WHAT YOU WILL DO>
Take the lines from the one bearing "# Places read from the imported model" to the one bearing "return Vector((place.x - ENDS[end]", inclusive, and reproduce them exactly; include no other line.

[Stored entries]
* * * *
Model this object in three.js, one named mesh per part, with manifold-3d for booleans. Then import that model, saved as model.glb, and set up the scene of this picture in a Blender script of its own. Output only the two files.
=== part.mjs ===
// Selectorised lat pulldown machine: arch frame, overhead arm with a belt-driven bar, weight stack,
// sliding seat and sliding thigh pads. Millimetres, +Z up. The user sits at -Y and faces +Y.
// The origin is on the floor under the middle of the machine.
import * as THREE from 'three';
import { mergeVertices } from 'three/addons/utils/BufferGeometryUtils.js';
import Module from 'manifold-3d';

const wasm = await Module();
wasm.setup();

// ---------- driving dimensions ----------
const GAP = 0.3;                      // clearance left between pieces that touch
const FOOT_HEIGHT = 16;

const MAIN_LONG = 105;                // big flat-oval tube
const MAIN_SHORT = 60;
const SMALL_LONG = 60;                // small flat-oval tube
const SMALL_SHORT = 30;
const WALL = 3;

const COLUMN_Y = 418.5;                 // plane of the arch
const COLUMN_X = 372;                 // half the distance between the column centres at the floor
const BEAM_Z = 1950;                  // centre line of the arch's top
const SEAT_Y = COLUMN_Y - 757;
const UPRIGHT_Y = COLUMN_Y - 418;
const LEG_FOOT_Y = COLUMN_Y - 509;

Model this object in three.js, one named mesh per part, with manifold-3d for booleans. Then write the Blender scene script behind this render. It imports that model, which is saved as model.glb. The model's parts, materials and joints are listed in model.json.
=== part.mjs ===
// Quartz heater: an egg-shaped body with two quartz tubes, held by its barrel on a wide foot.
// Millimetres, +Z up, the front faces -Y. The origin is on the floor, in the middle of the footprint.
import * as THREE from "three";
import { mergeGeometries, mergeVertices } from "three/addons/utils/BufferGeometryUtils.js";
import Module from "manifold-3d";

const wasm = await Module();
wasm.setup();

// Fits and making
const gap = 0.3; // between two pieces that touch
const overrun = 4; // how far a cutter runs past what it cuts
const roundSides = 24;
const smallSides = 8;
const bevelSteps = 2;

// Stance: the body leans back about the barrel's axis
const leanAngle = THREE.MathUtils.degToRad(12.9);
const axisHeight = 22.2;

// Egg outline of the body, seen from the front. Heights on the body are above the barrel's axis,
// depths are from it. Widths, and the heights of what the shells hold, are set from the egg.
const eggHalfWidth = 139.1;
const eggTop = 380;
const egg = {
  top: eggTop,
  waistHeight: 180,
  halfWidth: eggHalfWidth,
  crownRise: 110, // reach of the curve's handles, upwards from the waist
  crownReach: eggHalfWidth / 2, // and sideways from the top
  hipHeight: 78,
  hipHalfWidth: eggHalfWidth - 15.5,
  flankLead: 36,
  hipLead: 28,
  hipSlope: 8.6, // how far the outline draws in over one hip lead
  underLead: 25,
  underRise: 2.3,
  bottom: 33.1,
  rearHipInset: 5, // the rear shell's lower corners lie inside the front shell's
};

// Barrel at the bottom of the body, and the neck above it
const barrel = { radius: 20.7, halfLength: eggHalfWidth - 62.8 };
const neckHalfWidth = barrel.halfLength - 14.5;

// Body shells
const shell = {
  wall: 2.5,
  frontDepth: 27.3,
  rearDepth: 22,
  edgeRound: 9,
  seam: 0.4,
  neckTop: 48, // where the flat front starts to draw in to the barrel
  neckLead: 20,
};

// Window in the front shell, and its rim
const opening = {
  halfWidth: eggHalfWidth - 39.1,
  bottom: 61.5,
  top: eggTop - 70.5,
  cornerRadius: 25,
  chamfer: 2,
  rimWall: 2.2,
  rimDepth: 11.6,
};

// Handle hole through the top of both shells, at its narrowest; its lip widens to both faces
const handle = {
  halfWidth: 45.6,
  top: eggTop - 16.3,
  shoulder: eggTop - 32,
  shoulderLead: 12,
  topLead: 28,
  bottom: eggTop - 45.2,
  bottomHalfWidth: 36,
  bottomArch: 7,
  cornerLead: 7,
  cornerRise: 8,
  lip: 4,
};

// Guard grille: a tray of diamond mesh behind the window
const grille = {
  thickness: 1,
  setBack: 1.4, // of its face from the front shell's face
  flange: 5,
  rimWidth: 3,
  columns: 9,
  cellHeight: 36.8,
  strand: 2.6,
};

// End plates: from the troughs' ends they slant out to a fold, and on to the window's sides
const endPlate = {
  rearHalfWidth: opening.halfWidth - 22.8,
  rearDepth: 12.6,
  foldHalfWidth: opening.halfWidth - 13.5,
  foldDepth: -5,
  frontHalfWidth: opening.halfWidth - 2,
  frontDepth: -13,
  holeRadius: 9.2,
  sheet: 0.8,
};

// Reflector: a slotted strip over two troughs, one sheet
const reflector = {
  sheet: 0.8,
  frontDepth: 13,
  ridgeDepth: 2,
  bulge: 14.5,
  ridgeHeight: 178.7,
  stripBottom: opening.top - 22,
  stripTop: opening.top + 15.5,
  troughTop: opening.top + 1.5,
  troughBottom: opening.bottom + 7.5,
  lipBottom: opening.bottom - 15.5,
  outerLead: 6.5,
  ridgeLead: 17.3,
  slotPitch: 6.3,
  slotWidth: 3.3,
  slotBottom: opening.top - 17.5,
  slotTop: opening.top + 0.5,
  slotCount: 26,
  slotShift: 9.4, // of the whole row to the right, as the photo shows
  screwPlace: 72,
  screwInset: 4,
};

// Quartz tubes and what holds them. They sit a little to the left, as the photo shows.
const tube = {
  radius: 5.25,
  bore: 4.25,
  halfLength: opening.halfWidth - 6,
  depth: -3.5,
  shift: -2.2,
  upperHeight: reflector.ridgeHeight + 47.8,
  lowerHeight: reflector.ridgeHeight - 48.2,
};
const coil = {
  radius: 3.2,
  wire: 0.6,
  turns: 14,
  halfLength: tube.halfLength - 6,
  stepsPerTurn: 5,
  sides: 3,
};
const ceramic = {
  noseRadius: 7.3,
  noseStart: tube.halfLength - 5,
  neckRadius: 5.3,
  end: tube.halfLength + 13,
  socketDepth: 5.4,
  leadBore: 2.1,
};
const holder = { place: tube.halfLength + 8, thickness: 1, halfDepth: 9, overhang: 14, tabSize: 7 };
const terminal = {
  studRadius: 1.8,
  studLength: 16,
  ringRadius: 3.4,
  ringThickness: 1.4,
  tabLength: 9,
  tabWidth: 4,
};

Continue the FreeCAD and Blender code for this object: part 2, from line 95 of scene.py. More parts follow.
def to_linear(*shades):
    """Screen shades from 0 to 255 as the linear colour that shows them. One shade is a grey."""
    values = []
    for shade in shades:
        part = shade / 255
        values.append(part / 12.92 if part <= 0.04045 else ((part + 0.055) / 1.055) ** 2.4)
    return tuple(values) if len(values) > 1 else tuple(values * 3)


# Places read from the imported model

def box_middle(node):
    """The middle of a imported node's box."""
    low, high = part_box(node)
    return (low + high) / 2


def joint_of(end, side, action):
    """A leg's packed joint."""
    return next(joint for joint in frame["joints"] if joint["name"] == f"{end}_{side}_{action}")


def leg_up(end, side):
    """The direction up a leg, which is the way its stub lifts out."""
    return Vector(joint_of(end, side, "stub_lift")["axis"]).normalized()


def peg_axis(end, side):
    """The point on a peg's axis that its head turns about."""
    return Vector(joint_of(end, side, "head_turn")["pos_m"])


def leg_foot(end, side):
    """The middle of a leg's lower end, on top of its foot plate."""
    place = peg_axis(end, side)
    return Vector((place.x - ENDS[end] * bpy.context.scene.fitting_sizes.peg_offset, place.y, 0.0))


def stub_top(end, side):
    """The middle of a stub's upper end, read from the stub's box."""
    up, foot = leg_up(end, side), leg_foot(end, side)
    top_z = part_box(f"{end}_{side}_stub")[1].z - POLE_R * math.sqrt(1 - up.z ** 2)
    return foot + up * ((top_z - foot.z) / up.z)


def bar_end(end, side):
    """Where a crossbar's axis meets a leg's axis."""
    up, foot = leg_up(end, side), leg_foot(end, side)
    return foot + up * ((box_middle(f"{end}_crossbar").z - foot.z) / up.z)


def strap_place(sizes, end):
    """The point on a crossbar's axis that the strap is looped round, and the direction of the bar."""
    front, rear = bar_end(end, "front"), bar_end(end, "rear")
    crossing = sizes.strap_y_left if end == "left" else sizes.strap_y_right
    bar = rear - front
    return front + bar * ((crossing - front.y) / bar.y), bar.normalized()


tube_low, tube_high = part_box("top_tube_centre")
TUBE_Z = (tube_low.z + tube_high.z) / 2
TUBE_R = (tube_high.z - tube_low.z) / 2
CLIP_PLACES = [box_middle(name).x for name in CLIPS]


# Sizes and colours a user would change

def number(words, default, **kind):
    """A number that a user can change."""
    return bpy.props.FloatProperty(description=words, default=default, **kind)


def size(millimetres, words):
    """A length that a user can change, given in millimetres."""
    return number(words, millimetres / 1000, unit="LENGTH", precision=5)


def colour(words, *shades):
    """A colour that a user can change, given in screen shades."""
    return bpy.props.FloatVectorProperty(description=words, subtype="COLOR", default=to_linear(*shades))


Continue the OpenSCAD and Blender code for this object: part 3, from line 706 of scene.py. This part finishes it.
* * * *
EXERCISE OUTPUT>
# Places read from the imported model

def box_middle(node):
    """The middle of a imported node's box."""
    low, high = part_box(node)
    return (low + high) / 2


def joint_of(end, side, action):
    """A leg's packed joint."""
    return next(joint for joint in frame["joints"] if joint["name"] == f"{end}_{side}_{action}")


def leg_up(end, side):
    """The direction up a leg, which is the way its stub lifts out."""
    return Vector(joint_of(end, side, "stub_lift")["axis"]).normalized()


def peg_axis(end, side):
    """The point on a peg's axis that its head turns about."""
    return Vector(joint_of(end, side, "head_turn")["pos_m"])


def leg_foot(end, side):
    """The middle of a leg's lower end, on top of its foot plate."""
    place = peg_axis(end, side)
    return Vector((place.x - ENDS[end] * bpy.context.scene.fitting_sizes.peg_offset, place.y, 0.0))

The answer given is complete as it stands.